Trump’s chief strategist Steve Bannon ousted

Donald Trump’s chief strategist Steve Bannon, the former head of far-right news outlet Breitbart News, has been ousted.

Stephen K Bannon, the former xecutive chairman of Breitbart News, had masterminded the billionaire’s campaign for President and was seen as a driving force behind many of his most controversial policies.

Bannon was credited for Trump’s contentious Muslim travel ban, and was an opponent of LGBT rights.

However, he had clashed with other figures in the Trump administration, including the billionaire’s son-in-law Jared Kushner, and Trumps new Chief of Staff General John F. Kelly.

According to the New York Times, Bannon had offered his resignation more than a week ago, but was reportedly sacked today.

Many anti-LGBT headlines were published on Breitbart under Bannon’s tenure as publisher, attacking ‘Trannies’ and the ‘Big Gay Hate Machine’.

He referred to graduates from the all-female Seven Sisters colleges as “dykes”.

(Photo by Alex Wong/Getty Images)

Speaking in 2011 about Michele Bachmann, Ann Coulter, and Sarah Palin, Mr Bannon said: “These women cut to the heart of the progressive narrative.

“That’s why there are some unintended consequences of the women’s liberation movement… that, in fact, the women that would lead this country would be pro-family, they would have husbands, they would love their children.

“They wouldn’t be a bunch of dykes that came from the Seven Sisters schools up in New England. That drives the left insane and that’s why they hate these women.”


He added that women on the left were part of a “narrative that is all about victimhood”.

He added: “They’re either a victim of race. They’re victim of their sexual preference. They’re a victim of gender. All about victimhood and the United States is the great oppressor, not the great liberator.”

Trump enraged LGBT activists last month by announcing a ban on transgender people serving in the US military.

In a string of Twitter posts, the President claimed that the military “cannot be burdened with the tremendous medical costs and disruption that transgender would entail”.

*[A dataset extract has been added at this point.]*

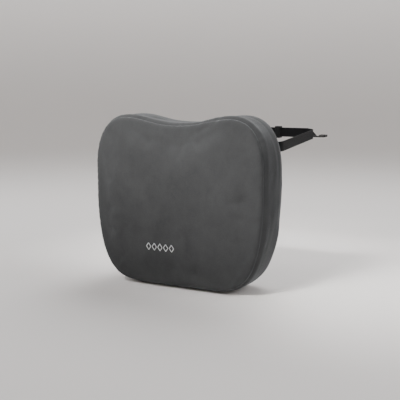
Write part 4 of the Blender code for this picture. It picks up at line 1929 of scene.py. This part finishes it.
@dataclass
class Studio:
    """Pale round backdrop, soft lights, and the camera at the photograph's angle."""

    floor: str = "#d9d6d4"
    centre: tuple[float, float, float] = (0.0, 0.0, 0.127)
    azimuth: float = 28.13
    elevation: float = 8.58
    distance: float = 1.1176
    lens: float = 67.13
    shift: tuple[float, float] = (0.0267, -0.0015)
    lights: tuple[Softbox, ...] = (
        Softbox(-20, 42, 0.9, 0.7, 1.15, "#fffdfa", aim=(0.03, -0.05, 0.205), height=0.12, spread=25),
        Softbox(-88, 22, 1.5, 0.9, 6, "#f8faff"),
        Softbox(104, 28, 1.6, 1.0, 7, "#f8faff"),
        Softbox(190, 58, 1.5, 1.0, 18),
    )
    sky: str = "#f3f4f5"
    sky_strength: float = 0.39
    glow: float = 1.0

    @staticmethod
    def direction(azimuth: float, elevation: float) -> Vector:
        """Direction from the pillow towards a point of view.

        Args:
            azimuth: degrees round the pillow, from the front.
            elevation: degrees above the level.

        Returns:
            A unit direction.
        """
        a, e = math.radians(azimuth), math.radians(elevation)
        return Vector((math.sin(a) * math.cos(e), -math.cos(a) * math.cos(e), math.sin(e)))

    def build(self) -> None:
        """Build the backdrop, lights and camera."""
        self.backdrop()
        middle = Vector(self.centre)
        for number, box in enumerate(self.lights):
            lamp = bpy.data.lights.new(f"softbox_{number}", "AREA")
            lamp.shape = "RECTANGLE" if box.height else "DISK"
            lamp.size = box.size
            lamp.size_y = box.height
            lamp.energy = box.power
            lamp.color = linear(box.tint)[:3]
            lamp.spread = math.radians(box.spread)
            holder = bpy.data.objects.new(lamp.name, lamp)
            towards = self.direction(box.azimuth, box.elevation)
            holder.location = Vector(box.aim) + towards * box.distance
            holder.rotation_euler = towards.to_track_quat("Z", "Y").to_euler()
            bpy.context.scene.collection.objects.link(holder)
        world = bpy.data.worlds.new("studio")
        world.use_nodes = True
        sky = world.node_tree.nodes["Background"]
        sky.inputs["Color"].default_value = linear(self.sky)
        sky.inputs["Strength"].default_value = self.sky_strength
        bpy.context.scene.world = world
        camera = bpy.data.cameras.new("camera")
        camera.lens = self.lens
        camera.sensor_width = 36
        camera.shift_x, camera.shift_y = self.shift
        camera.clip_start, camera.clip_end = 0.01, 50
        holder = bpy.data.objects.new("camera", camera)
        back = self.direction(self.azimuth, self.elevation)
        holder.location = middle + back * self.distance
        holder.rotation_euler = (-back).to_track_quat("-Z", "Y").to_euler()
        bpy.context.scene.collection.objects.link(holder)
        bpy.context.scene.camera = holder

    def backdrop(self) -> None:
        """A round paper backdrop that curves up from the floor."""
        profile = [(0.02, 0.0), (0.5, 0.0), (1.2, 0.0), (2.4, 0.0)]
        profile += [
            (2.4 + 0.9 * math.sin(a), 0.9 - 0.9 * math.cos(a)) for a in np.linspace(0, math.pi / 2, 13)[1:]
        ]
        profile.append((3.3, 3.2))
        count = 96
        points = [
            (r * math.cos(2 * math.pi * turn / count), r * math.sin(2 * math.pi * turn / count), z)
            for r, z in profile for turn in range(count)
        ]
        faces = [
            (row * count + turn, (row + 1) * count + turn,
             (row + 1) * count + (turn + 1) % count, row * count + (turn + 1) % count)
            for row in range(len(profile) - 1) for turn in range(count)
        ]
        faces.append(tuple(range(count)))
        piece = mesh_piece("backdrop", points, faces)
        material, tree, shader = new_material("matt_backdrop_paper")
        place = add_node(tree, "ShaderNodeTexCoord").outputs["Object"]
        tooth = add_node(tree, "ShaderNodeTexNoise", values={"Scale": 3.0, "Detail": 2.0}, links={"Vector": place})
        pale = linear(self.floor)
        low = tuple(0.97 * part for part in pale[:3]) + (1.0,)
        colour = add_node(
            tree, "ShaderNodeMix", {"data_type": "RGBA"}, {6: low, 7: pale}, {0: tooth.outputs["Fac"]}
        )
        parts = add_node(tree, "ShaderNodeSeparateXYZ", links={"Vector": place})
        lit = add_node(
            tree, "ShaderNodeMapRange", {"interpolation_type": "SMOOTHSTEP"},
            {"From Min": 0.0, "From Max": 1.6, "To Max": self.glow}, {"Value": parts.outputs["Z"]},
        )
        links = {"Base Color": colour.outputs[2], "Emission Strength": lit.outputs[0]}
        plug_in(tree, shader, {"Emission Color": pale, "Roughness": 0.9}, links)
        piece.data.materials.append(material)


def main() -> None:
    """Build the studio, then the pillow from core to strap."""
    logging.basicConfig(level=logging.INFO, format="%(name)s: %(message)s")
    Studio().build()
    form = PillowForm()
    suede = BrushedSuede()
    # The side band's suede is a darker copy of the front's: painted shade, where the side turns from the light; it
    # is also a little less silky
    cross = BrushedSuede("brushed_polyester_suede_painted_shade", shade="#313233", light="#3c3d3e", sheen=0.3)
    silver = Needlework(SpunThread("silver_embroidery_thread", suede.slot, "#b9bcbd"))
    black = Needlework(SpunThread("black_sewing_thread", "black_webbing", "#1f2022"), radius=0.3 * MM)
    web = WovenTape("woven_black_webbing", "black_webbing", "#08080a", "#17181a")
    nylon = MouldedPlastic("nylon_zip_coil", "zip_nylon", "#1c1d1f", "#2a2b2e", roughness=0.45)
    cover = PillowCover(form, Inflation(), suede, cross, BackingKnit())
    cage = cover.inflated()
    FoamCore(OpenFoam()).build(cage)
    panels = cover.build(cage)
    DiamondRow(panels[Panel.FRONT], silver).build()
    Zip(nylon, FlatCloth(), LacqueredZinc(), black).build(panels[Panel.BACK])
    Strap(web, suede, black).build()
    Hardware(MouldedPlastic()).build()


if __name__ == "__main__":
    main()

Meanwhile, Trump’s  Justice Department filed a legal brief arguing against legal protections against discrimination based on sexual orientation.

The Justice Department intervened in a discrimination case, to argue that civil rights laws should not protect gay workers from discrimination.

The department, led by Attorney General Jeff Sessions, argued that the 1964 Civil Rights Act – which outlaws discrimination based on a number of characteristics – does not provide any protections for gay people, despite outlawing sex-based discrimination.

If the administration’s view is upheld by the courts, it could have a chilling effect – effectively declaring open season for discrimination across the country.

Sarah Warbelow, Human Rights Campaign Legal Director, said in a statement: “Attacks against the LGBTQ community at all levels of government continue to pour in from the Trump-Pence Administration.

“In one fell swoop, Trump’s DOJ has provided a roadmap for dismantling years of federal protections and declared that lesbian, gay, and bisexual people may no longer be protected by landmark civil rights laws such as the Fair Housing Act, Title IX, or Title VII.

“For over a decade, courts have determined that discrimination on the basis of LGBTQ status is unlawful discrimination under federal law.

“[The administration’s] filing is a shameful retrenchment of an outmoded interpretation that forfeits faithful interpretation of current law to achieve a politically-driven and legally specious result.”